Meloni’s reluctance to embrace the ACI reflects a broader debate within the EU. While France and Germany see it as a necessary deterrent, others worry about collateral damage. Marco Simoni, an economist at Rome’s Luiss University, suggests a wait-and-see approach, predicting that U.S. tariffs will trigger a domestic backlash as American businesses face higher costs and job losses. The U.S. Chamber of Commerce has already warned that Trump’s tariffs could cost 1.2 million U.S. jobs, a statistic that could bolster Meloni’s call for patience.

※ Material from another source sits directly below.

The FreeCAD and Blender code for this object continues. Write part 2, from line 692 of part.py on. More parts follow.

Economic Implications and Statistical Insights
The potential fallout from a transatlantic trade war is staggering. The EU’s initial retaliation plan targets €26 billion in U.S. exports, including bourbon whiskey, Harley-Davidson motorcycles, and agricultural goods. This follows Trump’s steel and aluminum tariffs, set to take effect in May 2025 if approved by member states on April 9. However, the ACI could escalate this to a €360 billion showdown, mirroring the value of affected EU exports.
For Italy, the stakes are high. Its wine industry, which exported €2 billion to the U.S. in 2023 (Italian Wine Union), fears a 200% tariff threatened by Trump. Stefano Leone of Marchesi Antinori, a historic Tuscan winery, reports a two-week halt in exports due to uncertainty, with importers pausing orders. Similarly, Italy’s automotive sector, including brands like Fiat, faces losses from the 25% car tariff, with exports to the U.S. valued at €4.5 billion annually (Italian Trade Agency).

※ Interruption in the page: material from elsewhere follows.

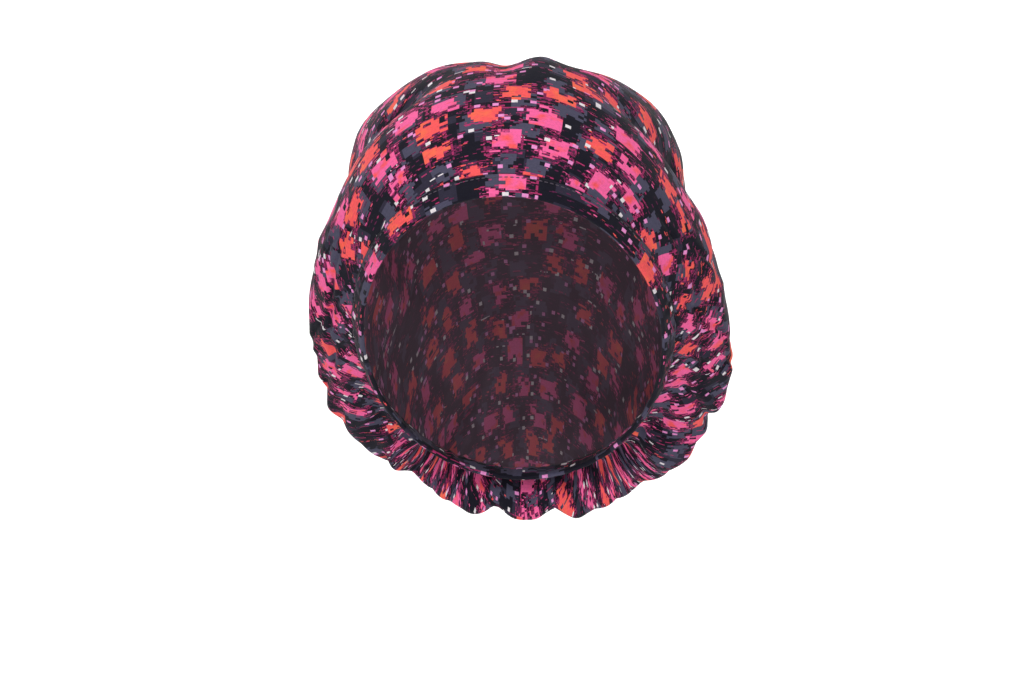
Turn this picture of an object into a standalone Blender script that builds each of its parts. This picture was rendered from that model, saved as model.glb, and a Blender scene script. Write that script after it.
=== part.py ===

Across the EU, the impact varies. Germany, with €157 billion in U.S. exports (Destatis, 2023), risks its luxury car industry, notably BMW, which exported 225,000 vehicles from its South Carolina plant last year. France’s wine and spirits sector, worth €13 billion globally, anticipates a €1 billion loss from U.S. tariffs, per the French Wine and Spirits Exporters’ Federation. Poland’s Prime Minister Donald Tusk has warned of a 0.4% GDP drop, equating to over €10 billion, highlighting the uneven burden on smaller economies.

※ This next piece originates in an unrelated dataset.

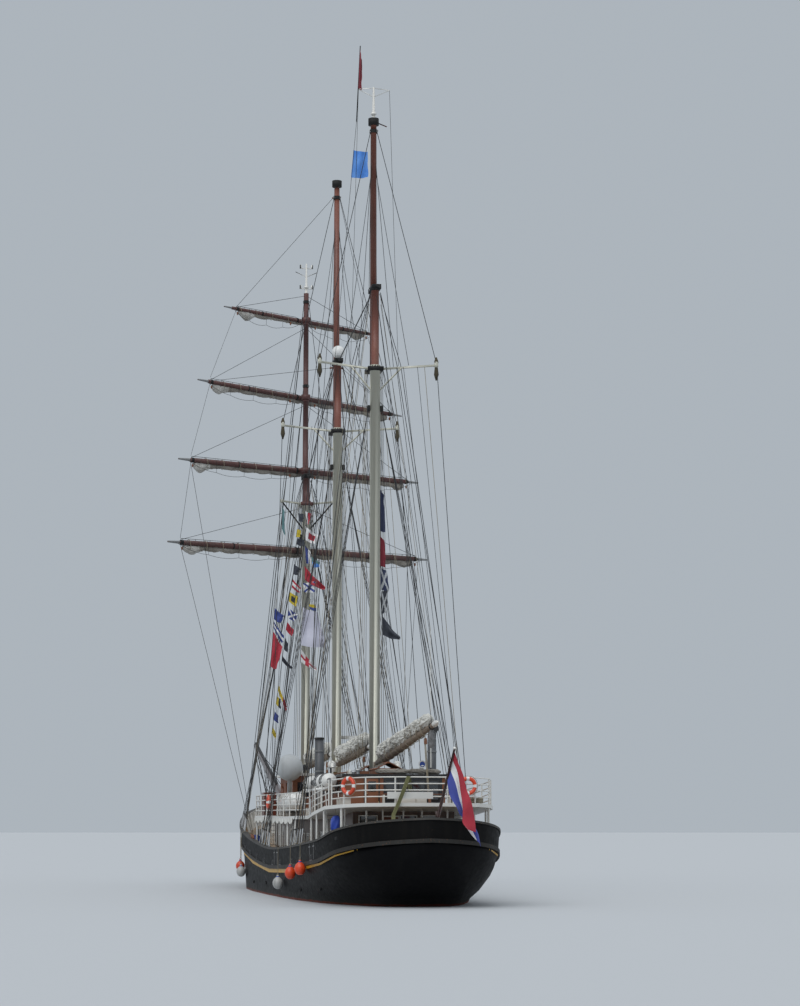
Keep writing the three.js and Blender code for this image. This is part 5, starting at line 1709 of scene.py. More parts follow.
@dataclass
class Bulwark:
    """One side's bulwark with its rub rail and cap, faired from the stern to the stem, and what is let into it."""

    side: int
    section: tuple = ((0.08, 0, -0.04), (0.08, 0, 0.14), (0.0, 0, 0.14), (0.0, 1, -0.1), (0.06, 1, -0.1),
                      (0.06, 1, 0.0), (-0.2, 1, 0.0), (-0.2, 1, -0.1), (-0.12, 1, -0.1), (-0.12, 0, -0.04))
    finishes: tuple = (3, 3, 0, 0, 2, 2, 1, 1, 1, 0)
    ports: tuple = (-19.5, -16.0, -13.0, -8.5, -5.5, -1.5, 2.0, 5.5, 8.5, 12.5, 16.0, 19.0)
    chocks: tuple = (-24.2, -20.8, -11.0, -0.2, 10.8, 20.4, 24.6)
    gates: tuple = (-20.2, -19.1, -7.4, -6.2)

    def build(self) -> None:
        """Makes the skin and its fittings."""
        self.rows = bulwark_rows()
        name = side_name(self.side)
        form = Form(f"bulwark_skin_{name}", "ship", (BULWARK_BLACK, WHITE, CAP_GREY, RUB_GREY), "hull_paint")
        form.sheet(self.corner, len(self.rows) - 1, len(self.section), lambda u, v: self.finishes[int(v * 10)])
        for face in form.close():
            face.material_index = 0
        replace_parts(form.place(30.0), f"bulwark_{name}")
        self.make_fittings(name)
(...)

The U.S., too, faces consequences. The Peterson Institute for International Economics estimates that Trump’s tariffs could raise U.S. consumer prices by 1.5%, costing households $1,200 annually. With 40% of U.S. imports coming from allies like the EU, Canada, and Mexico (U.S. Census Bureau, 2023), the policy risks alienating partners while fueling inflation, projected at 3.8% in 2025 by the Federal Reserve.
Meloni’s Balancing Act: Domestic and International Pressures
Domestically, Meloni navigates a delicate coalition. Her far-right ally, Matteo Salvini of the League, opposes EU rearmament and trade escalation, appealing to a public wary of economic strain. An IPSOS poll shows 39% of Italians oppose increased defense spending, a proxy for broader fiscal concerns. Yet, Italy’s armaments industry, including Leonardo, could gain from EU defense initiatives, creating a tension between economic pragmatism and political ideology.
Internationally, Meloni’s ties to Trump complicate her role. While she criticizes his tariffs as misguided, her presence at his inauguration and praise as a “fantastic leader” suggest a personal rapport. This duality has led critics, like Italy’s Democratic Party leader Elly Schlein, to accuse her of acting as Trump’s “Trojan horse” in the EU. However, Meloni insists her loyalty lies with Italy, not any foreign power, a stance she reinforced in an FT interview, dismissing the U.S.-Europe binary as oversimplified.
European Commission President Ursula von der Leyen, while preparing retaliation, remains open to negotiation. Her dual approach—threatening action while seeking dialogue—mirrors Meloni’s call for balance. Yet, former EU trade official Karl Falkenberg argues that without a strong countermeasure, the EU lacks bargaining power.
“You need to hit where it hurts,” he asserts, pointing to U.S. services as the key pressure point.
A Path Forward: Diplomacy or Confrontation?
The EU faces a pivotal moment. Deploying the ACI could unify the bloc against external pressure, leveraging its $16 trillion market (World Bank, 2023) to force concessions. Yet, it risks fracturing internal cohesion, with nations like Ireland and Italy prioritizing national interests. Meloni’s vision of deeper EU integration—cutting red tape and boosting competitiveness—offers an alternative, but it requires time and consensus Trump’s urgency may not allow.
Simoni’s prediction of a U.S. recession within six months, driven by tariff-induced bankruptcies, could validate Meloni’s restraint. The U.S. National Retail Federation estimates that a 20% tariff on EU goods could cost American consumers $78 billion annually, a burden that might shift public opinion against Trump’s policy. If so, Italy’s patience could prove prescient, avoiding a “vicious circle” of retaliation Meloni warns against.
As the EU debates its next move, Italy stands as both a mediator and a potential spoiler. Meloni’s leadership will determine whether the bloc opts for confrontation or conciliation, shaping the economic landscape for years to come. With €360 billion in trade at stake, 1.2 million U.S. jobs on the line, and Italy’s €70 billion export market hanging in the balance, the decision transcends politics—it’s a test of resilience in an interconnected world. Whether Meloni bends to EU pressure or holds firm, her choice will echo far beyond Rome, redefining the transatlantic partnership in an era of uncertainty.